His first chorus (m. 3-14), like the first chorus of Wynton Kelly’s first solo on Pfrancing,  has three short, simple and cleanly articulated melodic phrases, each punctuated by chordal comping.  (Harry Woodward’s transcription of the Pfrancing solo can be seen in my post Leading With The Left.)  Cohen’s first phrase is a seven-note quote from Kaper, Juhrmann and Kahn’s ‘All God’s Children Got Rhythm’, in which the melodic rhythm of the phrase is shaped to match the deep swing pulse provided by Poole on drums and Russell Hall on bass.  Although Cohen’s reshaping of the rhythm is spontaneous, I would suggest that it is three alterations he makes to the more downbeat-oriented way the tune is often played, for instance in the wonderful version by Sonny Stitt with Bud Powell on piano, that that kicks off the solo with a swing feel well fitted to the groove of Lovano’s tune: the way he delays the start of the phrase to the third beat – immediately signaling relaxation – and lands the third and fifth notes of the quote on the ‘and’ of four.  Cohen’s second phrase is reminiscent of the 1940 hit ‘Playmate’, a tune quoted by Oscar Peterson in a live version of C Jam Blues that has become ubiquitous on YouTube, and of Ravel’s Bolero.  While these resonances may be unintentional, Cohen’s phrase, like the two melodies to which it bears a resemblance, conveys an unhurried vibe through its diatonic and easily singable nature; it also contrasts the ‘All God’s Children’ quote in being largely stepwise. Cohen concludes the first chorus with a two-handed comping phrase leading into the G7 chord, followed by a simple stepwise ascending line the main melody of which stays within the B flat major scale. 

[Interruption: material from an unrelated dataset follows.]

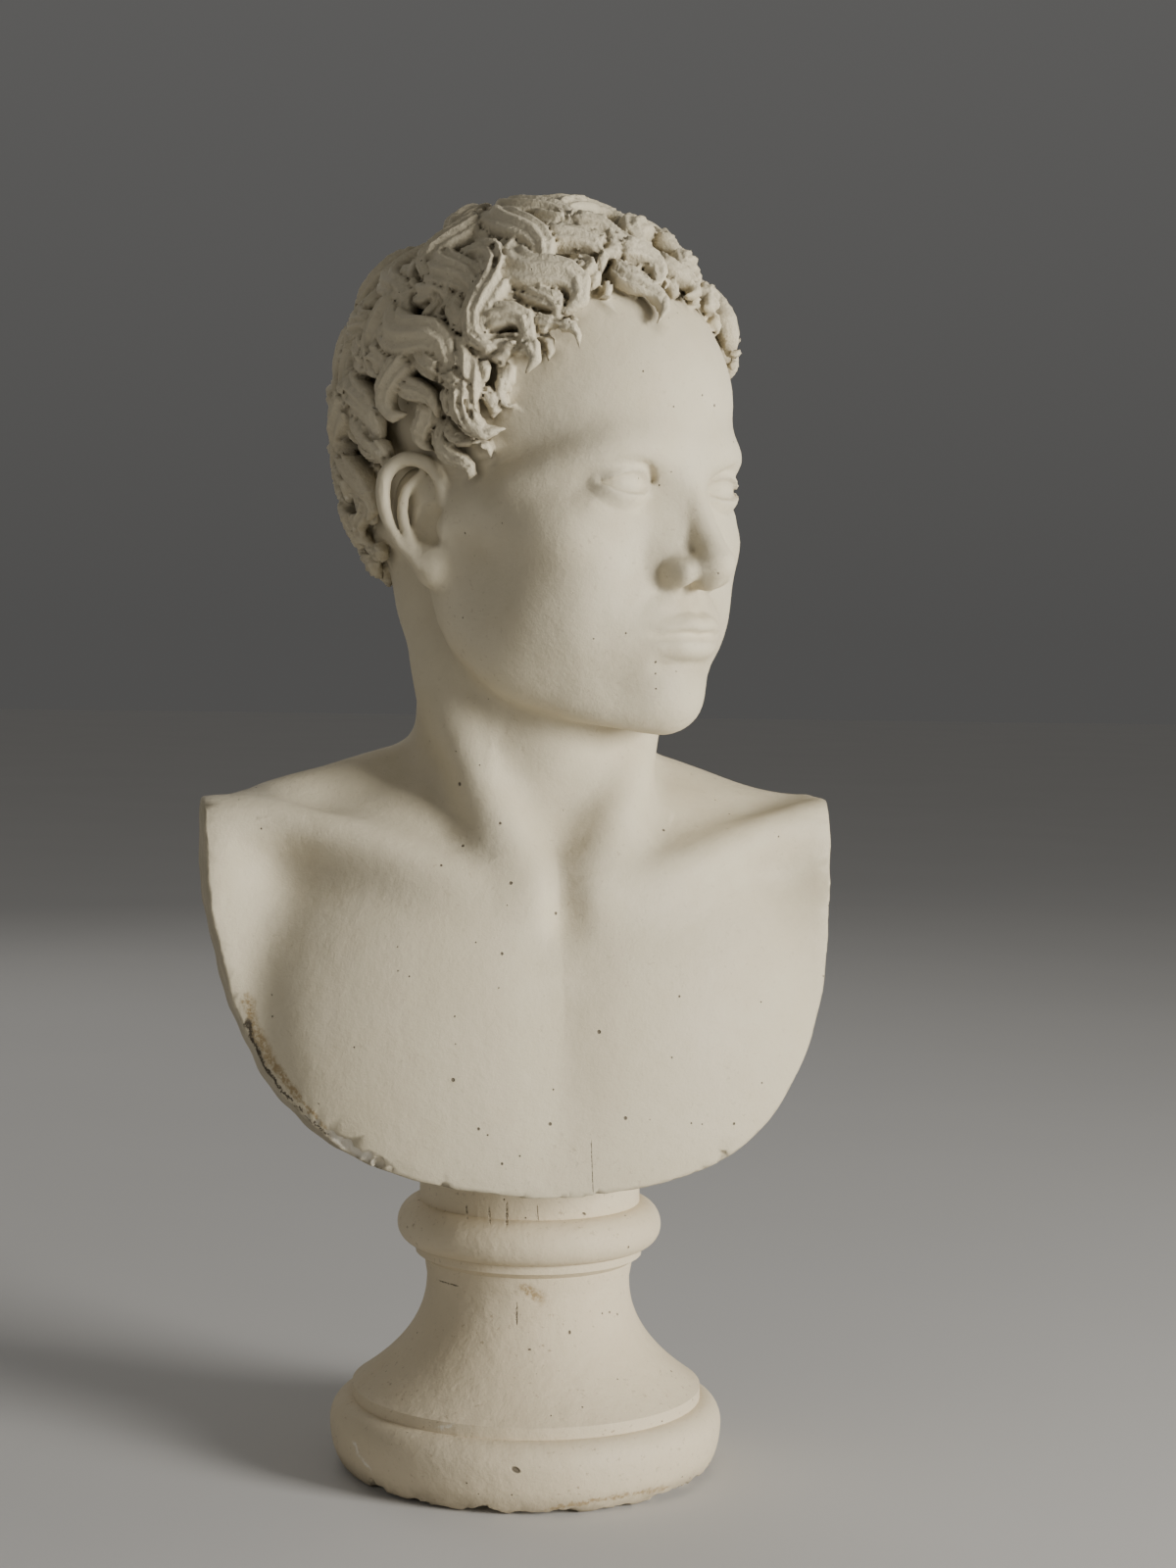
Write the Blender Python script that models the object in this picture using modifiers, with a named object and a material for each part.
"""A plaster cast of a classical bust on its turned socle.

The socle is a profile turned with a Screw modifier.  The bust is built up the way a
modeller builds clay: masses are blended together, cut and creased, and the result is
meshed as a volume and reduced.  Lengths are in metres and +Z is up.  The chest faces -Y.
"""

import math
from concurrent.futures import ThreadPoolExecutor

import bpy
import numpy as np
import openvdb

# Sizes of the socle, in metres
SOCLE_HEIGHT = 0.1567
BASE_RADIUS = 0.1007
BASE_FOOT_RADIUS = 0.0945
BASE_RING_HEIGHT = 0.0360
BASE_WIDEST = 0.0235
STEP_RADIUS = 0.0895
STEP_HEIGHT = 0.0060
WAIST_RADIUS = 0.0520
WAIST_LEVEL = 0.0980
FILLET_RADIUS = 0.0580
FILLET_HEIGHT = 0.0045
CAP_RADIUS = 0.0677
CAP_LEVEL = 0.1145
CAP_HEIGHT = 0.0225
SEAT_RADIUS = 0.0590
SEAT_NECK_RADIUS = 0.0565
SEAT_HEIGHT = 0.0080
COVE = 0.0030
FLARE = 2.2

# Sizes of the bust, in metres
FIGURE_HEIGHT = 0.493
CUT_HALF_WIDTH = 0.158
WALL = 0.040
PILLAR_WIDTH = 0.076
SEAT_GAP = 0.0003

# Turn of the head, in degrees
HEAD_YAW = 36.0

# How finely the solids are drawn
VOXEL = 0.0025
BLOCK = 32
CELL = 4
MARGIN = 1.5
BUST_TRIANGLES = 8200
SOCLE_STEPS = 32

# The figure is set out in units, this many of them from its underside to the top of its hair
FIGURE_UNITS = 493.0
UNIT = FIGURE_HEIGHT / FIGURE_UNITS
HEAD_PLACE = (0.0, -5.0, 226.0)
CUT_MIDDLE = -12.0
CUT_DRIFT = 8.0
CUT_LEVEL = 165.0
CUT_SIDE_CURVE = 4.0
CUT_FOOT_CURVE = 1.8
LOCK_CHANNEL = (1.8, 4.0)
HAIR_SEED = 7
SCALP_MIDDLE = np.array([0.0, 8.0, 150.0])
CROWN_TILT = 18.0
TIERS = 12
TIER_STEP = 12
LOCKS_ROUND = 31

PLASTER = (0.60, 0.56, 0.47, 1.0)
SOCLE_PLASTER = (0.63, 0.58, 0.47, 1.0)
ROUGHNESS = 0.72


def smooth_min(first, second, blend):
    """Join two distance fields with a soft seam."""
    if blend <= 0:
        return np.minimum(first, second)
    overlap = np.maximum(blend - np.abs(first - second), 0) / blend
    return np.minimum(first, second) - overlap * overlap * (blend / 4)


def smooth_max(first, second, blend):
    """Keep what lies in both distance fields, with a soft edge."""
    return -smooth_min(-first, -second, blend)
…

Cohen’s second chorus moves toward longer melodic phrases.  It begins with a descending scalar figure that contrasts the ascent at the end of the first chorus.  This is followed by a five-note phrase that recalls Charlie Parker’s ‘Ko Ko’ solo, bookended by left hand chords.  Cohen concludes the second chorus with a phrase that ends in a quote from Horace Silver’s ‘Doodlin’, but impressively, the quote arises organically and spontaneously out of a phrase that begins with Cohen’s own deft use of bebop language to ‘make’ the G7 change.   For me, this recalls Silver’s own quote of Honeysuckle Rose on his Silver’s Serenade solo, discussed in my earlier post Conversation Pieces, Part Two.

I mention these quotes and resonances not to imply that quotation in improvised solos is an essential skill, but to note how, in a completely natural and unforced way, Cohen uses quotation as a tool to create a concise, spacious first chorus with a three-phrase approach, which is an essential skill for all jazz improvisers, and a second chorus that builds toward longer phrases, another important technique.  Cohen also models throughout these two choruses what George Colligan, in an article on Horace Silver’s piano solos, calls ‘hand-to-hand conversation’.  In Cohen’s solo, the dialogue occurs mostly through the right hand leaving room for the left hand to respond to its lines, or the left hand finding the room to respond; one passage in which the right hand responds to the left is at m. 19-20 (the ‘Koko’ quote).  This dialogic approach leads to some of the more concise and economical playing that I’ve heard by Cohen, who is known for thrilling virtuosity.  Cohen’s left hand comping is every bit as historically erudite as his right hand improvising: he intersperses a preponderance of three and four note rootless voicings with one five voice shell extension (at m. 10), a smattering of two-note guide tone voicings in the second chrous and a number of single note and octave ‘answers’. Other highlights of the rest of Cohen’s solo (which I encourage anyone to transcribe and send to me as an addition to this post) include a third chorus beginning with a phrase that has become known as ‘The Lick’ due to a series of YouTube videos documenting its use by various players and a sixth chorus where Cohen uses a variation on the ‘Bird Blues’ progression that bassist Hall follows without missing a beat.